Gov. Mark Dayton on Wednesday vetoed a bill that would have killed a state pollution rule designed to protect wild rice, calling it an extreme overreach by state lawmakers and a violation of the federal Clean Water Act.
Dayton said the Legislature has 12 days to come up with another proposal "that respects federal law and protects our precious wild rice and waters."
The bill, passed by the Republican-controlled House and Senate, was the latest in a nearly 10-year political and legal battle over Minnesota's official state grain. At issue is a state standard governing water quality and sulfate, a mineral salt that is hazardous to wild rice and is produced mainly by mining operations and wastewater treatment plants.
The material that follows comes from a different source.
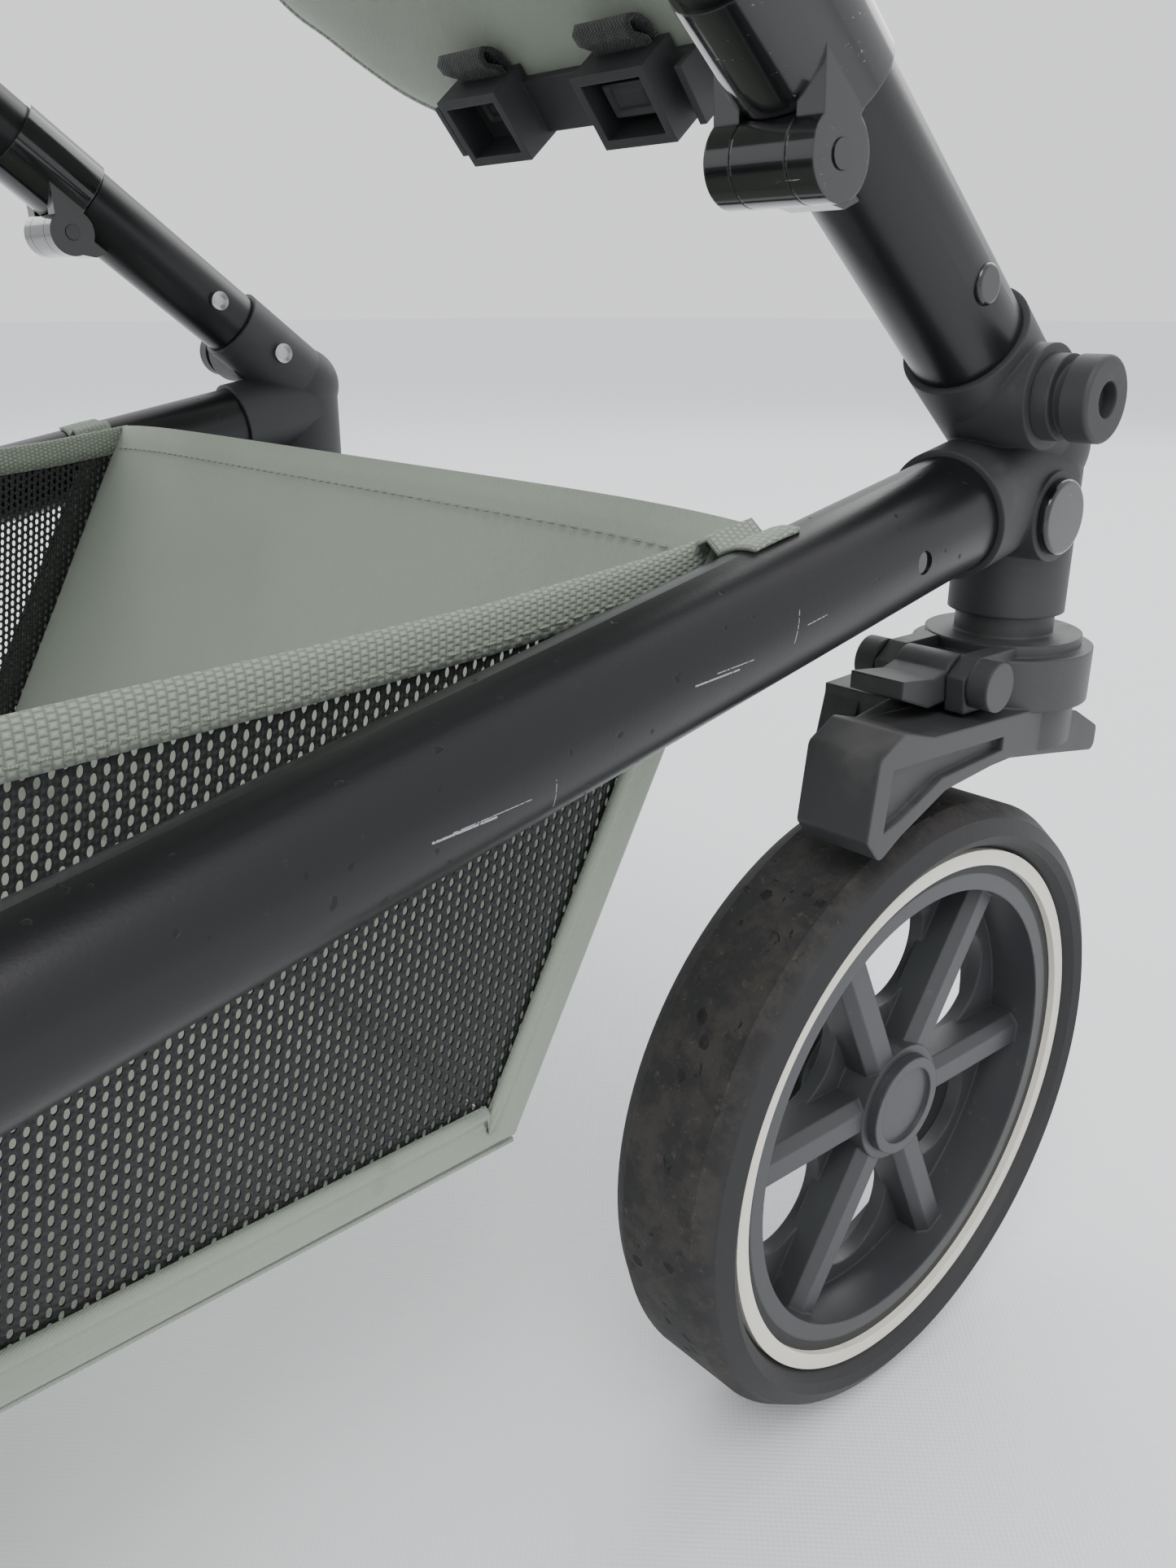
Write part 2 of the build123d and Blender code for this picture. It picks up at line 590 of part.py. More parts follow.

Though the state law applies only to wild rice, which in the United States grows almost exclusively in Minnesota, sulfate can also damage other aquatic plants, and it plays a critical role in the transfer of mercury from the environment into the food chain, including game fish that people eat.
Republican lawmakers and business leaders said the bill was necessary to provide "regulatory certainty" to Minnesota industry and expressed disappointment in the governor's decision.
"The governor vetoed a bill that's important to all of Minnesota," said Rep. Dale Lueck, R-Aitkin. "We can't continue to push this standard from 1973 that's never been in effect and [would] cost billions of dollars and destroy our local communities."
Still, Lueck and other supporters of the bill said they would work with Dayton and other groups to find a workable solution. "We must solve these problems without harming our natural resources or creating regulatory conflicts," said Emil Ramirez, District 11 director of the United Steelworkers.
Environmental groups praised the veto, and they too expressed hope that the state could reset its protection of wild-rice waters and perhaps find new technologies to solve the problem for industry while not endangering water quality.